Nice question! It would surprise me that any coherent state basis would not be overcomplete, and I read your expansion a a very elegant proof of it. [Erratum: such bases exist, see the answer by ACuriousMind.] Since the size of the set has to be infinite, “there [is actually no] way to remove elements to make it non-overcomplete”, to take your formulation.

A simple way to see that, is starting with the fact that every convergent series $$\alpha:=\{\alpha_i\}_{i≥0}$$ generate a complete set $$\{\left|\alpha_i\right>\}_{i≥0}$$ of the Fock space. Consider now the series $$\alpha':=\{\alpha_i\}_{i≥1}$$, that is the same series without its first term. It also converges, and one can therefore also express any state as a combination of $$\{\left|\alpha_i\right>\}_{i≥1}$$. In particular, there exist $$\{h_i\}_{i≥1}$$ such that $$\left|\alpha_0\right> = \sum_{i=1}^{\infty}h_i \left|\alpha_i\right>,$$ giving us two different decompositions of $$\left|\alpha_0\right>$$ in the basis generated by $$\alpha$$.

Of course, one could say that one just needs to remove $$\alpha_0$$, since it’s not needed, and work with the series $$\alpha'$$ instead. But the same problem applies and one could remove $$\alpha_1$$, and so on. One can remove any subset of $$\alpha$$ which keeps the series both infinite and convergent, it would still keep the set overcomplete.

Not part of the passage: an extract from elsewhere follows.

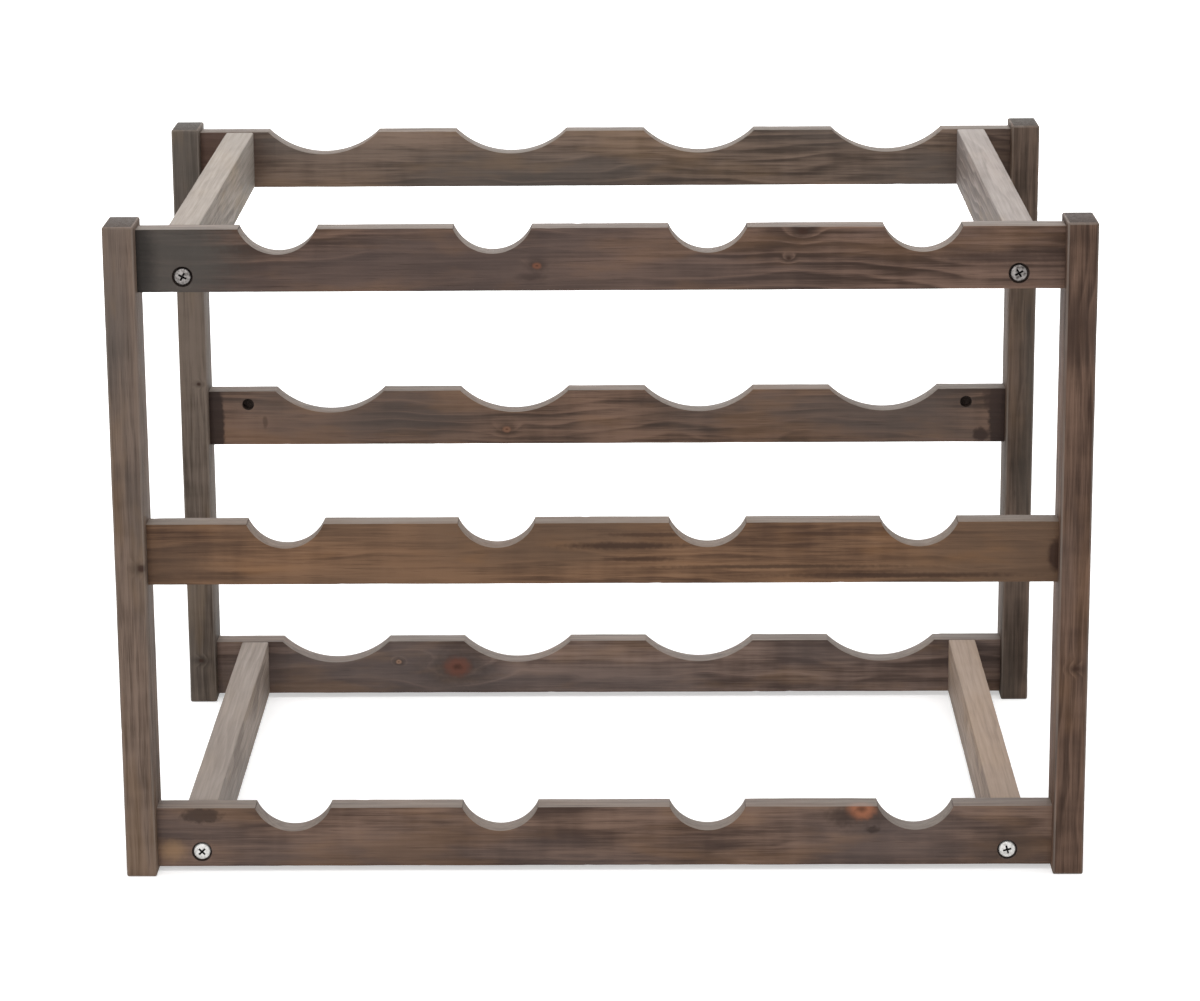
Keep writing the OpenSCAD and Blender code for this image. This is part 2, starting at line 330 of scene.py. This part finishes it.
def planed(bm, grain, rng, arris=ARRIS, dents=6):
    """Slices a piece along its grain, sands its edges, and gives it the small waves and
    dents of handled wood.  Then it marks the faces to paint paler (notch cuts, and top faces as
    painted light from above), the worn edges, and the faces to paint dark (sawn ends, and the
    insides of holes as painted shade)."""
    along = "XYZ".index(grain)
    low = Vector([min(v.co[i] for v in bm.verts) for i in range(3)])
    high = Vector([max(v.co[i] for v in bm.verts) for i in range(3)])
    normal = Vector([float(i == along) for i in range(3)])
    slices = int((high[along] - low[along]) / SLICE)
    for i in range(1, slices):
        at = normal * (low[along] + i * (high[along] - low[along]) / slices)
        bmesh.ops.bisect_plane(bm, geom=bm.verts[:] + bm.edges[:] + bm.faces[:],
                               plane_co=at, plane_no=normal)
    bmesh.ops.remove_doubles(bm, verts=bm.verts, dist=0.02 * MM)
    layer = bm.faces.layers.float_vector.new("surface")
    bm.normal_update()
    for face in bm.faces:
        n = face.normal
        middle = face.calc_center_median()
        # Top faces of rails and crossbars are painted paler below, as painted light from above.
        facing_up = n.z > 0.5 and grain != "Z"
        in_notch = grain == "X" and abs(n.y) < 0.5 and middle.z > low.z + 0.4 * (high.z - low.z)
        in_notch = in_notch and abs(n.x) < 0.95
        inside = low.z + 1 * MM < middle.z < high.z - 1 * MM
        inside = inside and (abs(n.y) < 0.5 or low.y + 1 * MM < middle.y < high.y - 1 * MM)
        # The walls and floors of the screw and dowel holes are painted dark with the sawn ends, as painted
        # shade inside the holes.
        in_hole = grain == "X" and inside and abs(abs(middle.x) - screw_x) < 5 * MM
        pale_cuts_and_lit_tops = (facing_up or in_notch) and not in_hole
        end = abs(n[along]) > 0.9 or in_hole
        face[layer] = Vector((float(pale_cuts_and_lit_tops), 0, float(end)))
    sharp = [e for e in bm.edges if e.is_manifold and e.calc_face_angle() > math.radians(32)]
    made = bmesh.ops.bevel(bm, geom=sharp, offset=arris, offset_type="OFFSET", segments=2,
                           profile=0.5, affect="EDGES", clamp_overlap=True, material=-1)
    # Sanded edges are marked worn and keep half of the paler tone of the face beside them, painted top light
    # included.
    for face in made["faces"]:
        face[layer] = Vector((face[layer].x * 0.5, 1, 0))
    hits = []
    for _ in range(dents):
        edge_point = Vector([rng.choice((low[i], high[i])) for i in range(3)])
        edge_point[along] = rng.uniform(low[along], high[along])
        hits.append((edge_point, rng.uniform(1.5, 3.5) * MM, rng.uniform(0.1, 0.25) * MM))
    start = Vector((rng.uniform(0, 50), rng.uniform(0, 50), rng.uniform(0, 50)))
    centre = (low + high) / 2
    for v in bm.verts:
        inward = centre - v.co
        inward[along] = 0
        wave = noise.noise(v.co * 45 + start) * 0.12 + noise.noise(v.co * 190 + start) * 0.05
        push = (0.1 + wave) * MM
        for point, reach, depth in hits:
            near = 1 - (v.co - point).length / reach
            if near > 0:
                push += depth * near * near * (3 - 2 * near)
        if inward.length > 0:
            v.co += inward.normalized() * max(push, 0)
    return bm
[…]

This reasoning does not exclude the existence of another way to construct a complete but not overcomplete set, with e.g. a divergent series. However, your reasoning with annihilation operators indeed shows such feat is impossible. Edit: it is actually possible, see the other answer. I guess we can then not write $$a\left|\alpha\right>=\sum_j c_j \alpha_j \left|\alpha_j\right>$$ because the sum is divergent.